In a study of why women are under-represented in leadership, University of Exeter professor Michelle Ryan found that political and corporate culture discourage women from ambition:
“If you do surveys and about the proportion of men and women aiming for the top, you can see differences in their levels of ambition,” Ryan told Guardian Australia.
“But they don’t start off that way. We’ve done the surveys for numerous professions, and whether it’s police officers, surgical trainees, or women in science, men and women have absolutely equal levels of ambition and want to make it to top in equal numbers.
“But while men’s ambition increases over time, women’s decreases. My research suggests that this drop is not associated with wanting to have kids, or to stay home and look after them. It’s related to not having support, mentors or role models to make it to the top, and the subtle biases against women that lead to their choices.”
Whatever Jeff Weaver will claim he meant, his “destroy the Democratic Party to satisfy the secretary’s ambitions” remark fit squarely into that gender-biased meme that as a woman Clinton should renounce her ambitions For The Good Of The Party …
… even as you refuse to say whether you will campaign for down-ballot Democrats and have treated Clinton with such contempt that a quarter of your voters – mostly white men – say they will stay home or vote Republican in November rather than vote for Clinton if she is the Democratic nominee.
When this primary campaign began, I said that I supported Hillary Clinton but would happily campaign for you if you were our party’s nominee.

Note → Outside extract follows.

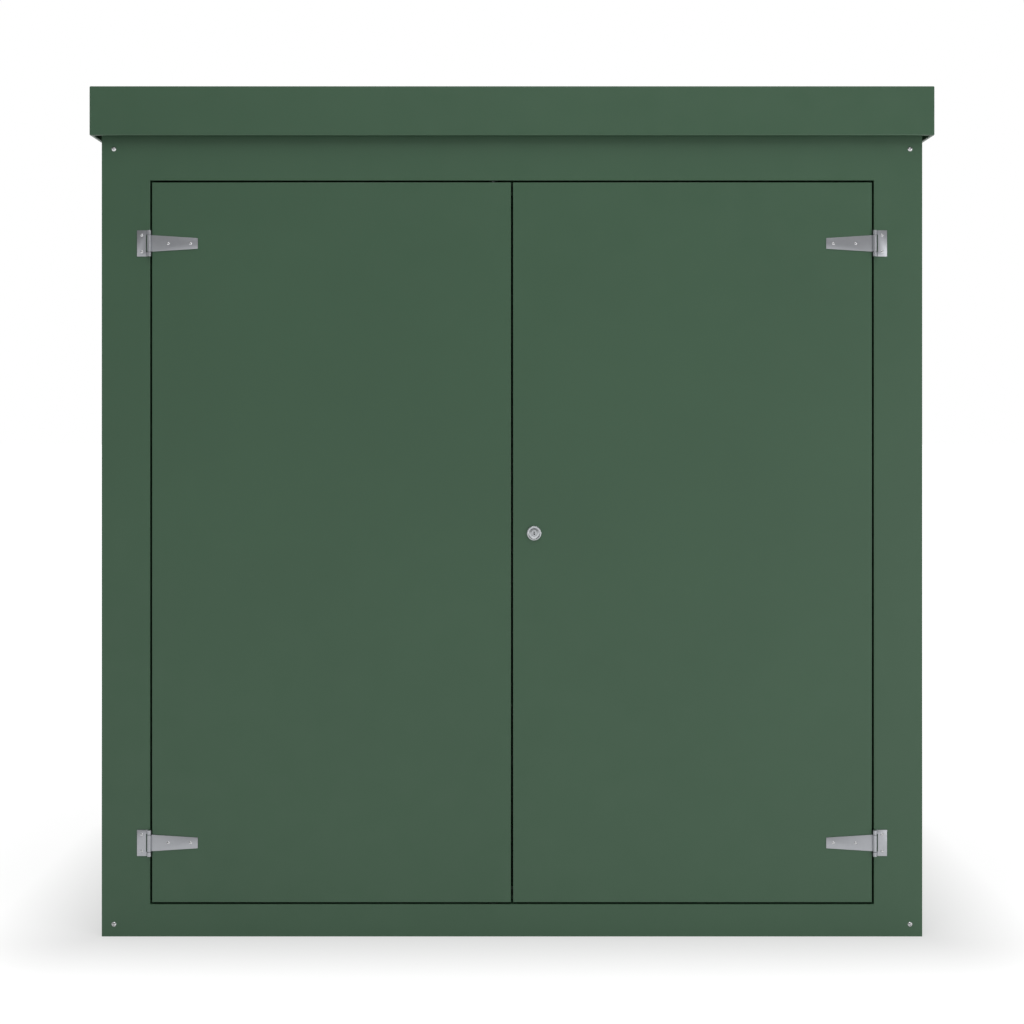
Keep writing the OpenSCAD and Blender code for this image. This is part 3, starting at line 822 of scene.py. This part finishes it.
def hinges():
    """The four tee hinges: straps on the leaves, and plates and pins on the frame."""
    for side, name in ((LEFT, "left"), (RIGHT, "right")):
        strap = put_at_hinges(hinge_strap(), side)
        piece(name + "_strap_sheets", strap, [HINGE], leaf_body[side],
              [name + "_hinge_straps"])
    plates, pins = bmesh.new(), bmesh.new()
    for side in (LEFT, RIGHT):
        for whole, part in ((plates, hinge_plate()), (pins, hinge_pin())):
            placed = put_at_hinges(part, side)
            bmesh.ops.recalc_face_normals(placed, faces=placed.faces)
            merge(whole, placed)
    piece("hinge_plate_sheets", plates, [HINGE], "enclosure", ["hinge_plates"])
    piece("hinge_pin_rods", pins, [HINGE], "enclosure", ["hinge_pins"])


def hinge_pin():
    """A pin with a small chamfer at each end."""
    bm = bmesh.new()
    chamfer = 0.4 * MM
    add_lathe(bm, [
        (0, -PLATE_HALF), (PIN_R - chamfer, -PLATE_HALF), (PIN_R, chamfer - PLATE_HALF),
        (PIN_R, PLATE_HALF - chamfer), (PIN_R - chamfer, PLATE_HALF), (0, PLATE_HALF)], 24)
    smooth_by_angle(bm)
    return bm


# ---- Screws ---------------------------------------------------------------------------------

# The radius and height of each kind of head
PANEL_HEAD, HINGE_HEAD, SMALL_HEAD = (6 * MM, 3.5 * MM), (3.8 * MM, 2 * MM), (3 * MM, 1.4 * MM)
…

Like my colleague, I am a big-D Democrat who believes in small-d democracy … so I would still support your campaign if you win the nomination.
But remarks like yours and Weaver’s yesterday make that increasingly difficult.
So, Sen. Sanders, please study today’s logo photo. It shows you with your mouth shut. Please practice that pose … and use it while you think carefully about what you’re about to say next.